## TASK REQUIREMENTS:
Repeat each line exactly, leaving nothing out.
-----
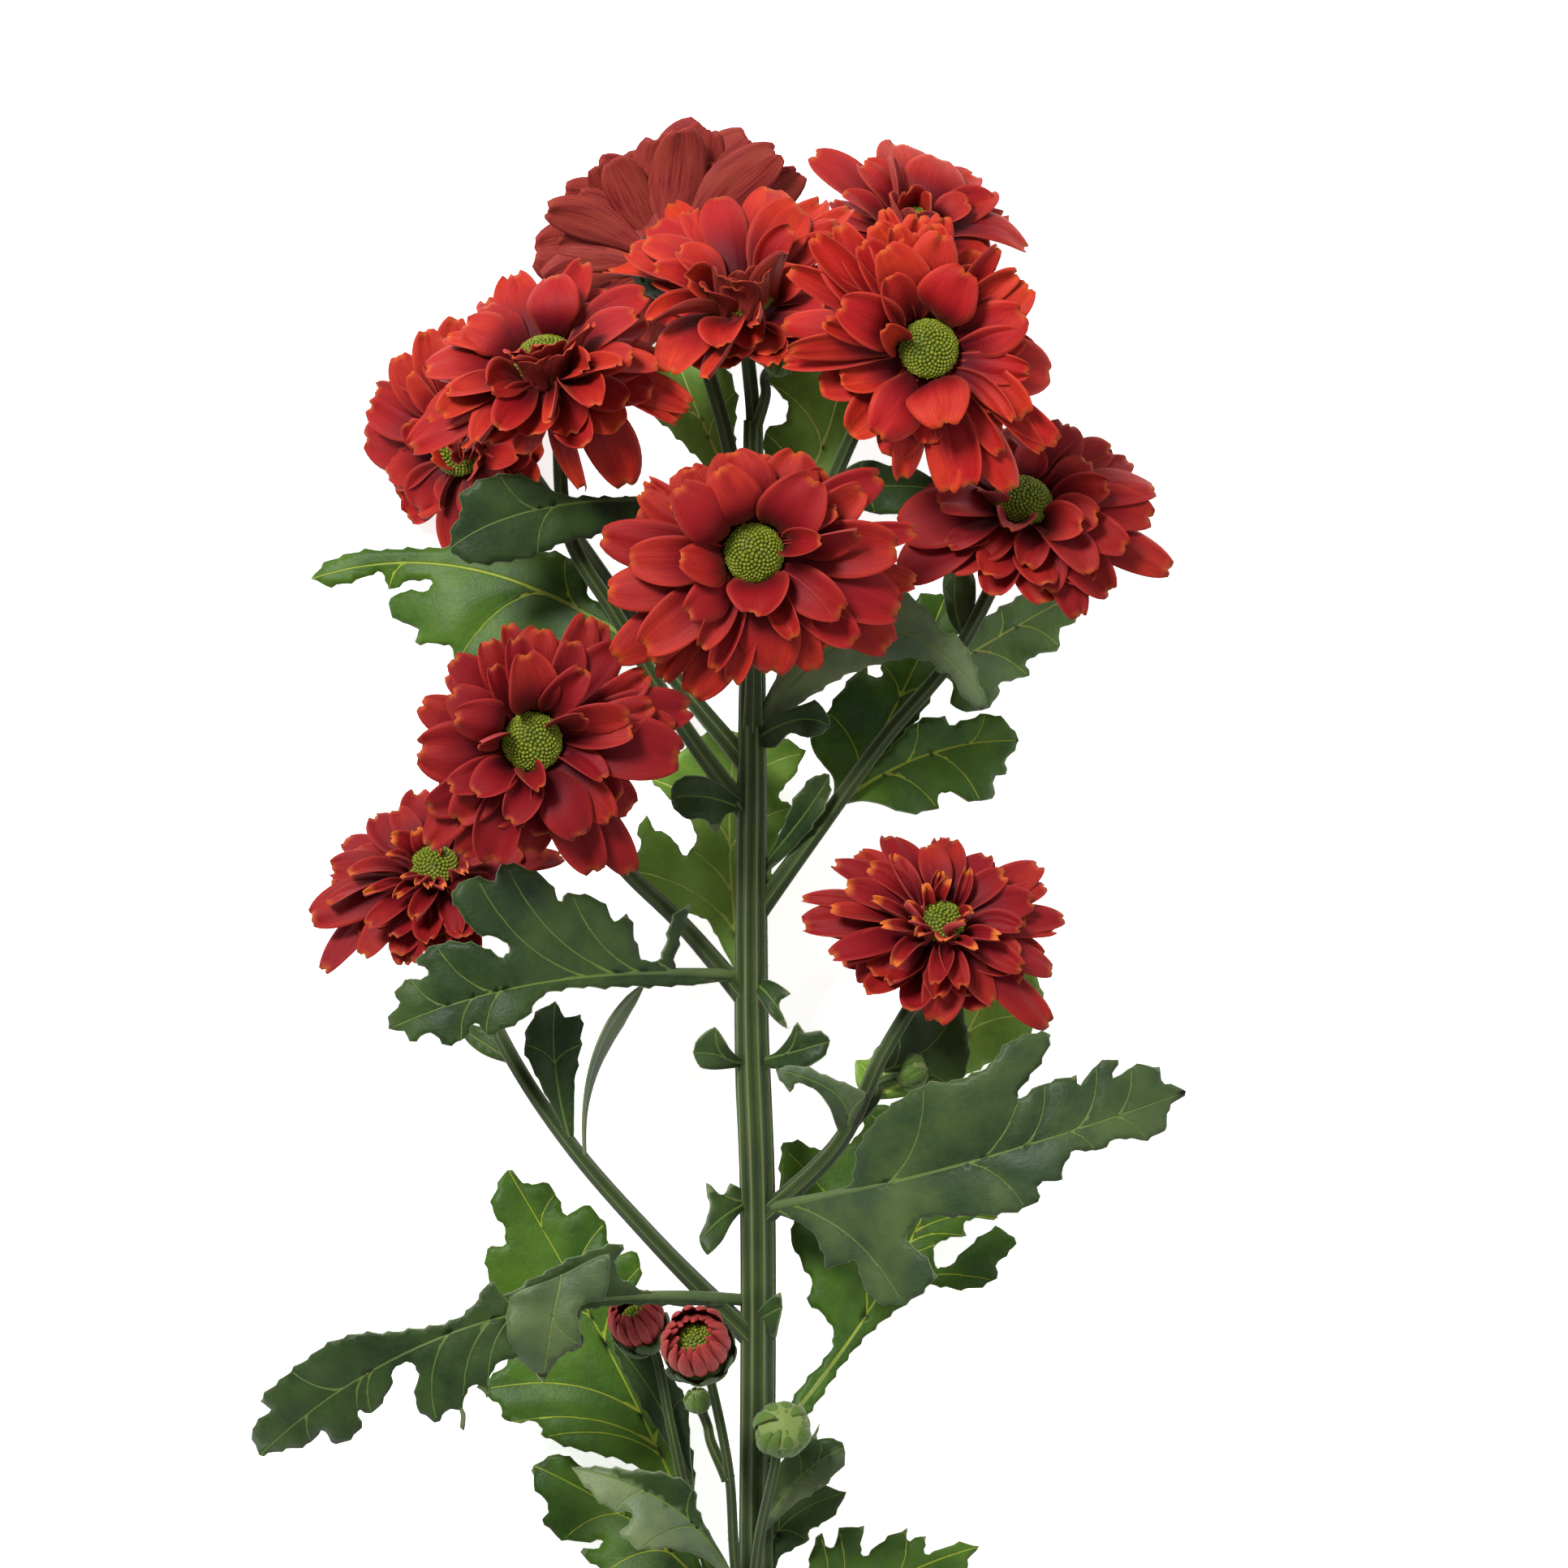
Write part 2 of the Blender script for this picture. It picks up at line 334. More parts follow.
def make_stage():
    world = bpy.data.worlds.new("studio")
    scene.world = world
    world.use_nodes = True
    background = world.node_tree.nodes["Background"]
    background.inputs["Color"].default_value = (1.0, 1.0, 1.0, 1.0)
    background.inputs["Strength"].default_value = SKY_STRENGTH
    for light in LIGHTS:
        make_light(*light)
    bpy.ops.mesh.primitive_plane_add(size=FLOOR_SIZE, location=FLOOR_MIDDLE)
    floor = bpy.context.object
    floor.name = "floor"
    paint = Paint("floor")
    tint = paint.noise(paint.place(), 3.0)
    paint.colour(paint.mix(tint, linear(246, 246, 246), linear(250, 250, 250)))
    paint.set(Roughness=0.9, Emission_Strength=FLOOR_GLOW)
    floor.data.materials.append(paint.material)


# Materials

# Sockets of a colour mix, by number, since some of its names come twice.
MIX_SHARE, MIX_FIRST, MIX_SECOND, MIX_RESULT = 0, 6, 7, 2


class Paint:
    """A Principled material under construction, with short names for the nodes it uses."""

    def __init__(self, name):
        self.material = bpy.data.materials.new(name)
        self.material.use_nodes = True
        self.tree = self.material.node_tree
        self.shader = self.tree.nodes["Principled BSDF"]

    def node(self, kind, inputs=(), **settings):
        made = self.tree.nodes.new(kind)
        for key, value in settings.items():
            setattr(made, key, value)
        for key, value in dict(inputs).items():
            if isinstance(value, bpy.types.NodeSocket):
                self.tree.links.new(value, made.inputs[key])
            else:
                made.inputs[key].default_value = value
        return made

    def value(self, name):
        """A value that the mesh holds at each point."""
        return self.node("ShaderNodeAttribute", attribute_name=name).outputs["Fac"]

    def place(self):
        return self.node("ShaderNodeTexCoord").outputs["Object"]

    def math(self, operation, first, second=0.0):
        return self.node("ShaderNodeMath", {0: first, 1: second}, operation=operation).outputs[0]

    def add(self, first, second):
        return self.math("ADD", first, second)

    def times(self, first, second):
        return self.math("MULTIPLY", first, second)

    def ease(self, value, low, high, start=0.0, end=1.0):
        """value carried smoothly from low..high to start..end."""
        inputs = {"Value": value, "From Min": low, "From Max": high, "To Min": start, "To Max": end}
        made = self.node("ShaderNodeMapRange", inputs, interpolation_type="SMOOTHSTEP")
        return made.outputs["Result"]

    def mix(self, share, first, second):
        """The first colour where share is 0 and the second where it is 1."""
        inputs = {MIX_SHARE: share, MIX_FIRST: first, MIX_SECOND: second}
        return self.node("ShaderNodeMix", inputs, data_type="RGBA").outputs[MIX_RESULT]

    def join(self, x, y, z):
        return self.node("ShaderNodeCombineXYZ", {"X": x, "Y": y, "Z": z}).outputs[0]

    def noise(self, vector, scale, detail=3.0, roughness=0.5):
        inputs = {"Vector": vector, "Scale": scale, "Detail": detail, "Roughness": roughness}
        return self.node("ShaderNodeTexNoise", inputs).outputs["Fac"]

    def net(self, vector, scale):
        """Distance from the lines of a net of small cells."""
        inputs = {"Vector": vector, "Scale": scale}
        made = self.node("ShaderNodeTexVoronoi", inputs, feature="DISTANCE_TO_EDGE")
        return made.outputs["Distance"]

    def colour(self, socket):
        self.tree.links.new(socket, self.shader.inputs["Base Color"])

    def bump(self, height, distance, strength=1.0):
        inputs = {"Height": height, "Distance": distance * MM, "Strength": strength}
        made = self.node("ShaderNodeBump", inputs)
        self.tree.links.new(made.outputs["Normal"], self.shader.inputs["Normal"])

    def set(self, **values):
        for key, value in values.items():
            self.shader.inputs[key.replace("_", " ")].default_value = value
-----
## SOLUTION BELOW:
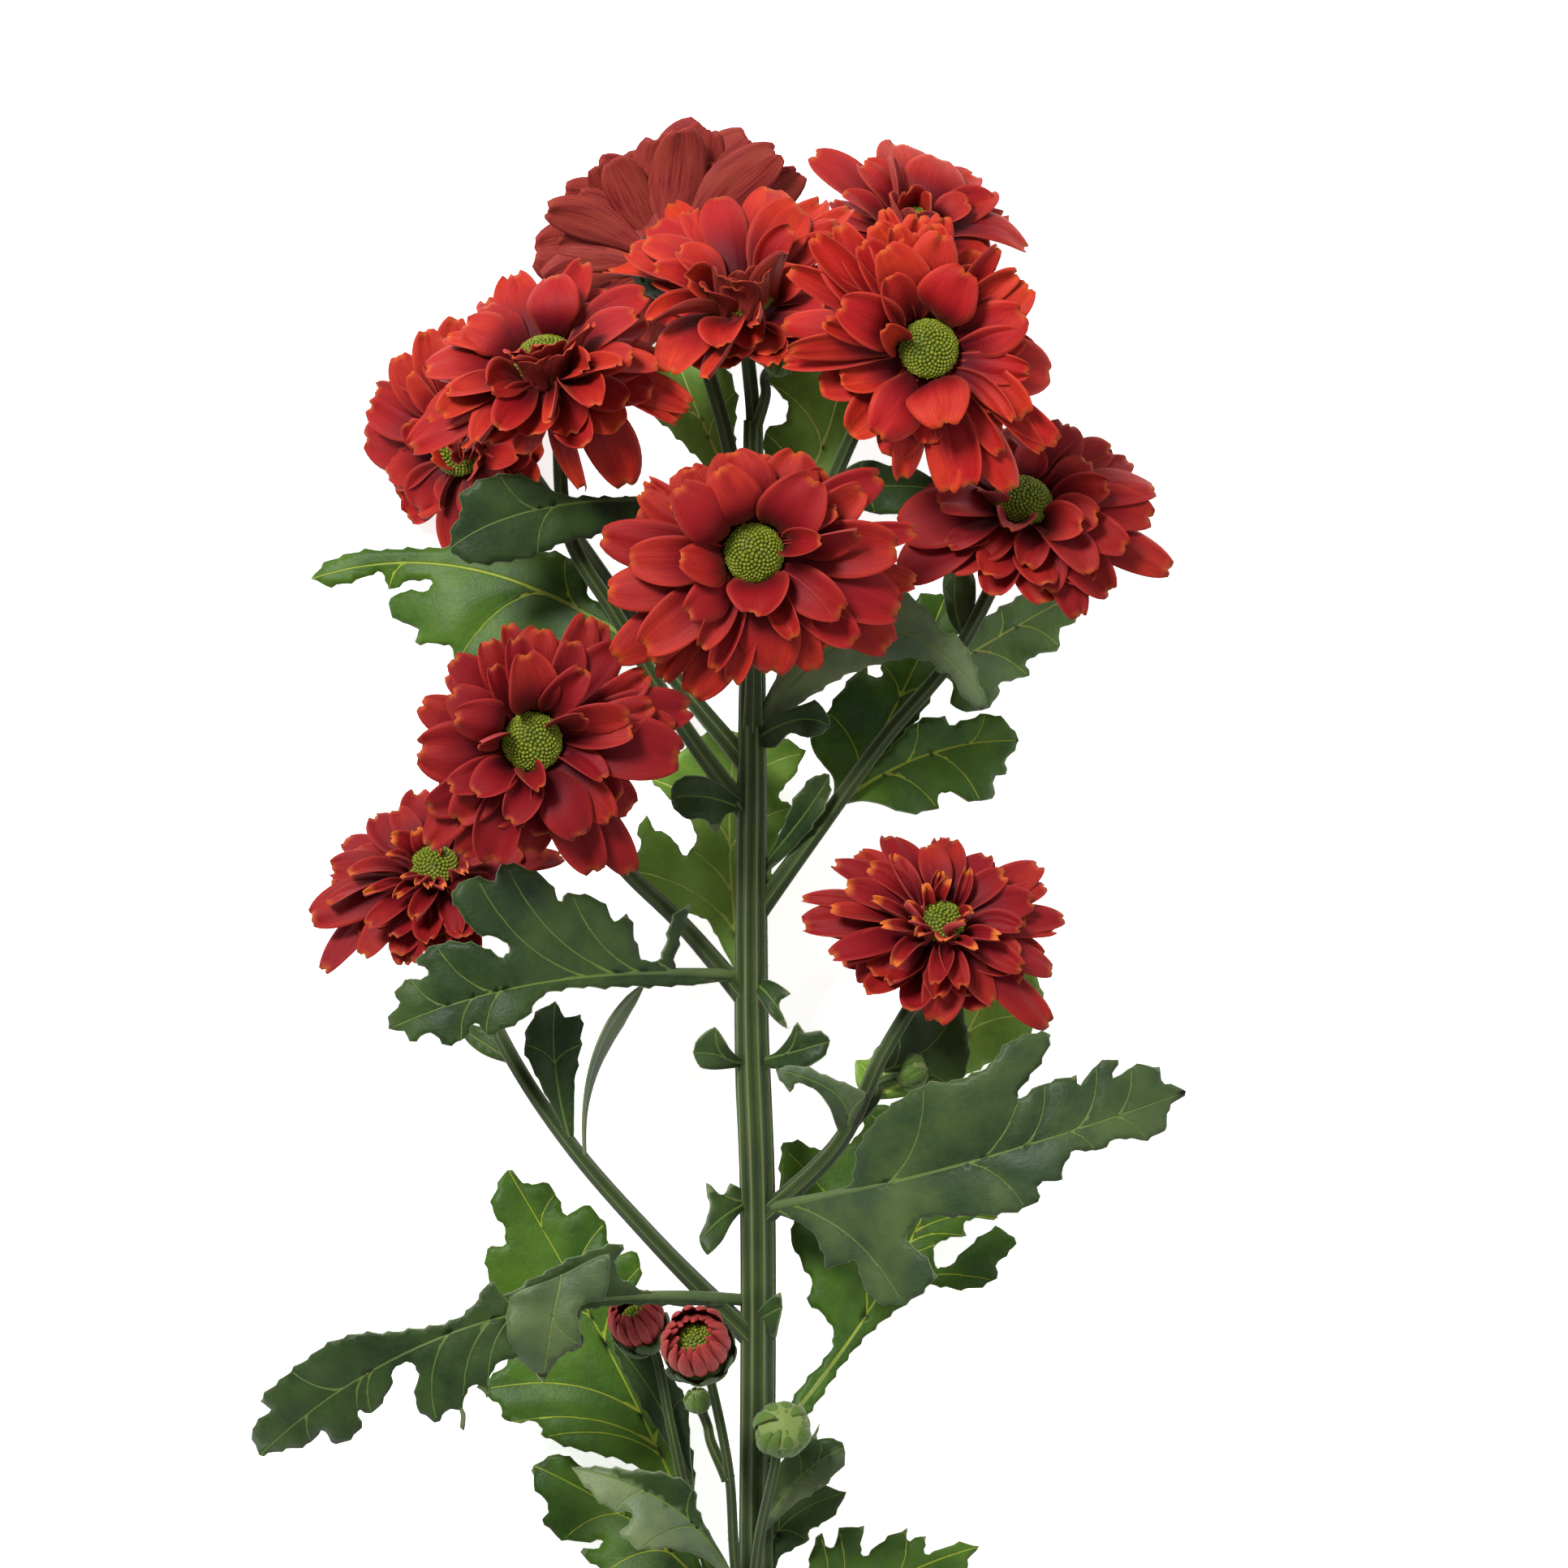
Write part 2 of the Blender script for this picture. It picks up at line 334. More parts follow.
def make_stage():
    world = bpy.data.worlds.new("studio")
    scene.world = world
    world.use_nodes = True
    background = world.node_tree.nodes["Background"]
    background.inputs["Color"].default_value = (1.0, 1.0, 1.0, 1.0)
    background.inputs["Strength"].default_value = SKY_STRENGTH
    for light in LIGHTS:
        make_light(*light)
    bpy.ops.mesh.primitive_plane_add(size=FLOOR_SIZE, location=FLOOR_MIDDLE)
    floor = bpy.context.object
    floor.name = "floor"
    paint = Paint("floor")
    tint = paint.noise(paint.place(), 3.0)
    paint.colour(paint.mix(tint, linear(246, 246, 246), linear(250, 250, 250)))
    paint.set(Roughness=0.9, Emission_Strength=FLOOR_GLOW)
    floor.data.materials.append(paint.material)


# Materials

# Sockets of a colour mix, by number, since some of its names come twice.
MIX_SHARE, MIX_FIRST, MIX_SECOND, MIX_RESULT = 0, 6, 7, 2


class Paint:
    """A Principled material under construction, with short names for the nodes it uses."""

    def __init__(self, name):
        self.material = bpy.data.materials.new(name)
        self.material.use_nodes = True
        self.tree = self.material.node_tree
        self.shader = self.tree.nodes["Principled BSDF"]

    def node(self, kind, inputs=(), **settings):
        made = self.tree.nodes.new(kind)
        for key, value in settings.items():
            setattr(made, key, value)
        for key, value in dict(inputs).items():
            if isinstance(value, bpy.types.NodeSocket):
                self.tree.links.new(value, made.inputs[key])
            else:
                made.inputs[key].default_value = value
        return made

    def value(self, name):
        """A value that the mesh holds at each point."""
        return self.node("ShaderNodeAttribute", attribute_name=name).outputs["Fac"]

    def place(self):
        return self.node("ShaderNodeTexCoord").outputs["Object"]

    def math(self, operation, first, second=0.0):
        return self.node("ShaderNodeMath", {0: first, 1: second}, operation=operation).outputs[0]

    def add(self, first, second):
        return self.math("ADD", first, second)

    def times(self, first, second):
        return self.math("MULTIPLY", first, second)

    def ease(self, value, low, high, start=0.0, end=1.0):
        """value carried smoothly from low..high to start..end."""
        inputs = {"Value": value, "From Min": low, "From Max": high, "To Min": start, "To Max": end}
        made = self.node("ShaderNodeMapRange", inputs, interpolation_type="SMOOTHSTEP")
        return made.outputs["Result"]

    def mix(self, share, first, second):
        """The first colour where share is 0 and the second where it is 1."""
        inputs = {MIX_SHARE: share, MIX_FIRST: first, MIX_SECOND: second}
        return self.node("ShaderNodeMix", inputs, data_type="RGBA").outputs[MIX_RESULT]

    def join(self, x, y, z):
        return self.node("ShaderNodeCombineXYZ", {"X": x, "Y": y, "Z": z}).outputs[0]

    def noise(self, vector, scale, detail=3.0, roughness=0.5):
        inputs = {"Vector": vector, "Scale": scale, "Detail": detail, "Roughness": roughness}
        return self.node("ShaderNodeTexNoise", inputs).outputs["Fac"]

    def net(self, vector, scale):
        """Distance from the lines of a net of small cells."""
        inputs = {"Vector": vector, "Scale": scale}
        made = self.node("ShaderNodeTexVoronoi", inputs, feature="DISTANCE_TO_EDGE")
        return made.outputs["Distance"]

    def colour(self, socket):
        self.tree.links.new(socket, self.shader.inputs["Base Color"])

    def bump(self, height, distance, strength=1.0):
        inputs = {"Height": height, "Distance": distance * MM, "Strength": strength}
        made = self.node("ShaderNodeBump", inputs)
        self.tree.links.new(made.outputs["Normal"], self.shader.inputs["Normal"])

    def set(self, **values):
        for key, value in values.items():
            self.shader.inputs[key.replace("_", " ")].default_value = value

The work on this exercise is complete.